[Records with modeling code]
START
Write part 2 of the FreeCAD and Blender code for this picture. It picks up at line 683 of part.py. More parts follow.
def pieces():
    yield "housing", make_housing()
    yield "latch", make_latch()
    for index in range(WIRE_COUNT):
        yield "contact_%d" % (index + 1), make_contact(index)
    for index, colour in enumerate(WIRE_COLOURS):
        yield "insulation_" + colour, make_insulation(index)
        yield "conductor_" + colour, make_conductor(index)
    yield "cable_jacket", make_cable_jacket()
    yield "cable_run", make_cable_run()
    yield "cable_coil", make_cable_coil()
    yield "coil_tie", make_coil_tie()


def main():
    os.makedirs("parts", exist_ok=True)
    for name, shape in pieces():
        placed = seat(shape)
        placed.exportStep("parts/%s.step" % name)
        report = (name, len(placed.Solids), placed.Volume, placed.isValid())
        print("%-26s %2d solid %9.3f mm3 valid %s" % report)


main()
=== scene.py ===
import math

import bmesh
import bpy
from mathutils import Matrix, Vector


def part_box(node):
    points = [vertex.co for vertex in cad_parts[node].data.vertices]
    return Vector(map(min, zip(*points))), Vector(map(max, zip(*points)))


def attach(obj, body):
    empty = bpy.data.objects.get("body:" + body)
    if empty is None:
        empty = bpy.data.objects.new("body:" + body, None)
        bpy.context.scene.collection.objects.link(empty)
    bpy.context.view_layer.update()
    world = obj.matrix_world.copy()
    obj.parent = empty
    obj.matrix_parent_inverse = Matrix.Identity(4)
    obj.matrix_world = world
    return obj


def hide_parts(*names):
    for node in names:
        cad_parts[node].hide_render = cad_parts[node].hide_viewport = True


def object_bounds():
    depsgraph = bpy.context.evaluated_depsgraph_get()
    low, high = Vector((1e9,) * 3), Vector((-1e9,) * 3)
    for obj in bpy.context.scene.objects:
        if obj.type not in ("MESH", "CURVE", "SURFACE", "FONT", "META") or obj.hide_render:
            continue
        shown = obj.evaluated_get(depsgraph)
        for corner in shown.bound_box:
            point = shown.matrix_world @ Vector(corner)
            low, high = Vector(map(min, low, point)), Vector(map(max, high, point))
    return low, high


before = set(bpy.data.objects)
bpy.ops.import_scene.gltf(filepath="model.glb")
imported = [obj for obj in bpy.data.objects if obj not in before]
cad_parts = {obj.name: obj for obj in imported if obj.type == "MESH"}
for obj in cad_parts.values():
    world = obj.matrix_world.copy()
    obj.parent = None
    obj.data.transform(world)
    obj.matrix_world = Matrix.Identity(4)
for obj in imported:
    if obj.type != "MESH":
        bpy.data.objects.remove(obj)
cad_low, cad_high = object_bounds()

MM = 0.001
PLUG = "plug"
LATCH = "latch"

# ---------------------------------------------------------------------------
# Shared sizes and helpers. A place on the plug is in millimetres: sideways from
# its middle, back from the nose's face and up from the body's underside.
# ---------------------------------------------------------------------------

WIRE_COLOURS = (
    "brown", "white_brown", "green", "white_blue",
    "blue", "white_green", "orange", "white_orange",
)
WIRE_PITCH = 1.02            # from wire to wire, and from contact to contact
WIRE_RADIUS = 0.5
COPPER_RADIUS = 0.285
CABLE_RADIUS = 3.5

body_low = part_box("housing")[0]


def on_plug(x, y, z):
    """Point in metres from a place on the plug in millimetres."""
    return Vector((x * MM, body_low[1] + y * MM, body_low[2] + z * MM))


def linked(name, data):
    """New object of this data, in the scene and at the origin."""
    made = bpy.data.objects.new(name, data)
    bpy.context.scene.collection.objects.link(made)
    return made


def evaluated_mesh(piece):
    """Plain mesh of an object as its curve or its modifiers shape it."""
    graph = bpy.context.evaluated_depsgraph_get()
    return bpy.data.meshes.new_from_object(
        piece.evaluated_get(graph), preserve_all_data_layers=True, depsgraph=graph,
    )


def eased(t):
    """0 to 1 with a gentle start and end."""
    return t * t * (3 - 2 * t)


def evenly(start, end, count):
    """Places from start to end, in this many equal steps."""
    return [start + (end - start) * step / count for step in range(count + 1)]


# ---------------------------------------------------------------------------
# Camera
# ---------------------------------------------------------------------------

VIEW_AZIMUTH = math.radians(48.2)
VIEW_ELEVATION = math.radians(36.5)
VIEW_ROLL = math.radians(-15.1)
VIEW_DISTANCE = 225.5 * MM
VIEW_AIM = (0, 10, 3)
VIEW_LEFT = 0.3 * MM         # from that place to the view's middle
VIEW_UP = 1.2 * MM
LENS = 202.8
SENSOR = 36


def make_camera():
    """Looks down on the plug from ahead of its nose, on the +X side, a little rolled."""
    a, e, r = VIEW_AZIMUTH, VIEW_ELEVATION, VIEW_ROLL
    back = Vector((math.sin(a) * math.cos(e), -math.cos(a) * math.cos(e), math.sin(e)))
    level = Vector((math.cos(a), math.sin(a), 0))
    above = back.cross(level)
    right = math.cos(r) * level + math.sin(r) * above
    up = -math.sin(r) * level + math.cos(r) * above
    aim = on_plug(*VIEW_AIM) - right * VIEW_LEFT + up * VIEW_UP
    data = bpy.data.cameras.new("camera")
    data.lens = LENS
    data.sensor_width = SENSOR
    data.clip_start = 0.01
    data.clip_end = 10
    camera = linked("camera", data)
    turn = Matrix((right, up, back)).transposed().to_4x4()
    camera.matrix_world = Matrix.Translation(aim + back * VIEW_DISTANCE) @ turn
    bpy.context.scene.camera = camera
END
START
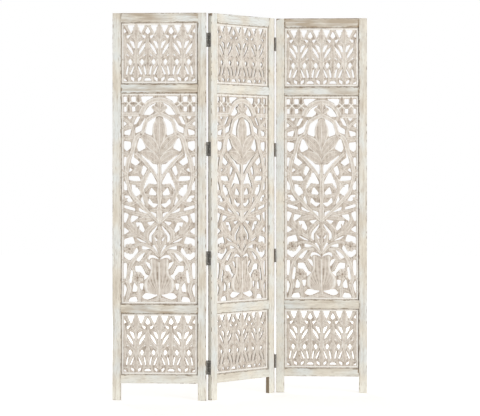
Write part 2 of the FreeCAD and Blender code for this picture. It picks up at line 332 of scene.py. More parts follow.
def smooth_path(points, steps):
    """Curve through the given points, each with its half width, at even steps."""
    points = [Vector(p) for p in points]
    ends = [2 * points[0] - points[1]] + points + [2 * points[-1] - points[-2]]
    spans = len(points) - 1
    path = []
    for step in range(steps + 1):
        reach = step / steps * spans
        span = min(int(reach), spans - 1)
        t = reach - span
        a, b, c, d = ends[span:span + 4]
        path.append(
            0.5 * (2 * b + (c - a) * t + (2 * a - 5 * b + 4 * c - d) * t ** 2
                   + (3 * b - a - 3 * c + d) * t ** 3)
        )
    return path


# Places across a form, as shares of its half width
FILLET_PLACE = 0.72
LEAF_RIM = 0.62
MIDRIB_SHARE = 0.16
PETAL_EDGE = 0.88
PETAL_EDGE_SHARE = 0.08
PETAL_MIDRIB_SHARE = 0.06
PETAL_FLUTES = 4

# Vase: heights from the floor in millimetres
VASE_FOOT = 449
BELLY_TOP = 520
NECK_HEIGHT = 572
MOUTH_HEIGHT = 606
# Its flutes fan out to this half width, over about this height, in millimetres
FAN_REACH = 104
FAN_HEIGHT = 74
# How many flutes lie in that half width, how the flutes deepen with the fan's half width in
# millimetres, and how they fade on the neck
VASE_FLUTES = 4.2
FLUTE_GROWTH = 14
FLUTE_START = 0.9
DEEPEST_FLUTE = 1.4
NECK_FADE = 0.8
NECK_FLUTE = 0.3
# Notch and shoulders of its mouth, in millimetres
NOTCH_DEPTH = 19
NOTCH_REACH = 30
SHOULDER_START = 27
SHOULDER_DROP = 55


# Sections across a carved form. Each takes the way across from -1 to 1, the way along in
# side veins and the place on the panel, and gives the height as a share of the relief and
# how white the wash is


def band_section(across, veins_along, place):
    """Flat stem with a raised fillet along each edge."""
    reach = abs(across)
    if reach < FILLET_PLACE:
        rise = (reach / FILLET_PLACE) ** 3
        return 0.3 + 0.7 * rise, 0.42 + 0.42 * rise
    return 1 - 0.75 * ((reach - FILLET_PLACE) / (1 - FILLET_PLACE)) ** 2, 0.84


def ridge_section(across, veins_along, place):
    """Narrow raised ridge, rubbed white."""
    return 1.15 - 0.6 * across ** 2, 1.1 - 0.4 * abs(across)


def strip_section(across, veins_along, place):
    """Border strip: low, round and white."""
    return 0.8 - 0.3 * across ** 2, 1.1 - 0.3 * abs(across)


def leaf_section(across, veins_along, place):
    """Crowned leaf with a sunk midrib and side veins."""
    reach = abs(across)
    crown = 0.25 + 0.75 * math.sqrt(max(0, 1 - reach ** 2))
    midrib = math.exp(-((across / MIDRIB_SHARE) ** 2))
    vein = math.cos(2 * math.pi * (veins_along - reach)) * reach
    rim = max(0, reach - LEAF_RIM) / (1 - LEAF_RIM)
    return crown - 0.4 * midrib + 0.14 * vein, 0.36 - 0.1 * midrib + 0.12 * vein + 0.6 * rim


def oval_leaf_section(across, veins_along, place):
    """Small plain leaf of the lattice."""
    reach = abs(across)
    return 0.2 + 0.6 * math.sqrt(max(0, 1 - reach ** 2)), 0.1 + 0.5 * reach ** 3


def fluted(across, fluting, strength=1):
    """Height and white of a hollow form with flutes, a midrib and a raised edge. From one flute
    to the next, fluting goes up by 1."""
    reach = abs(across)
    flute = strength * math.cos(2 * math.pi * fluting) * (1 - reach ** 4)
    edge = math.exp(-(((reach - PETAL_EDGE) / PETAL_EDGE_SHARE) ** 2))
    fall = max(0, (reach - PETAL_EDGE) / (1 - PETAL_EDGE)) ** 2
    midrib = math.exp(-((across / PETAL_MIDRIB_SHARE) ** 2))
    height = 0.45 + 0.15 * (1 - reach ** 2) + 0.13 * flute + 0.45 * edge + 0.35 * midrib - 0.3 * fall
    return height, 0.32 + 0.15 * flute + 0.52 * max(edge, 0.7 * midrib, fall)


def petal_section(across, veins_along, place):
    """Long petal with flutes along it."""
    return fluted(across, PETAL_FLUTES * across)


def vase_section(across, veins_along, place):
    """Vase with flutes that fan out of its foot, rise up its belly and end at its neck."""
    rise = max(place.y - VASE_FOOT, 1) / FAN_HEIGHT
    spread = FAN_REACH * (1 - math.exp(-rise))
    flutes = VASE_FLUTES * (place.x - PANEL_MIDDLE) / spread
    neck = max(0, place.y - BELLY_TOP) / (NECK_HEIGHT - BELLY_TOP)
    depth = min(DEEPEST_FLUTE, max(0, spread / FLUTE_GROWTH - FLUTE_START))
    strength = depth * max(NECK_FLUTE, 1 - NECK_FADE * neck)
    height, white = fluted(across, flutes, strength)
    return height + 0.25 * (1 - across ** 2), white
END
__Exercise prompt__: Output nothing except the lines from the line with "for name, shape" through the line with "point = shown.matrix_world", copied exactly, end lines included.

__Solution to the problem__:
    for name, shape in pieces():
        placed = seat(shape)
        placed.exportStep("parts/%s.step" % name)
        report = (name, len(placed.Solids), placed.Volume, placed.isValid())
        print("%-26s %2d solid %9.3f mm3 valid %s" % report)


main()
=== scene.py ===
import math

import bmesh
import bpy
from mathutils import Matrix, Vector


def part_box(node):
    points = [vertex.co for vertex in cad_parts[node].data.vertices]
    return Vector(map(min, zip(*points))), Vector(map(max, zip(*points)))


def attach(obj, body):
    empty = bpy.data.objects.get("body:" + body)
    if empty is None:
        empty = bpy.data.objects.new("body:" + body, None)
        bpy.context.scene.collection.objects.link(empty)
    bpy.context.view_layer.update()
    world = obj.matrix_world.copy()
    obj.parent = empty
    obj.matrix_parent_inverse = Matrix.Identity(4)
    obj.matrix_world = world
    return obj


def hide_parts(*names):
    for node in names:
        cad_parts[node].hide_render = cad_parts[node].hide_viewport = True


def object_bounds():
    depsgraph = bpy.context.evaluated_depsgraph_get()
    low, high = Vector((1e9,) * 3), Vector((-1e9,) * 3)
    for obj in bpy.context.scene.objects:
        if obj.type not in ("MESH", "CURVE", "SURFACE", "FONT", "META") or obj.hide_render:
            continue
        shown = obj.evaluated_get(depsgraph)
        for corner in shown.bound_box:
            point = shown.matrix_world @ Vector(corner)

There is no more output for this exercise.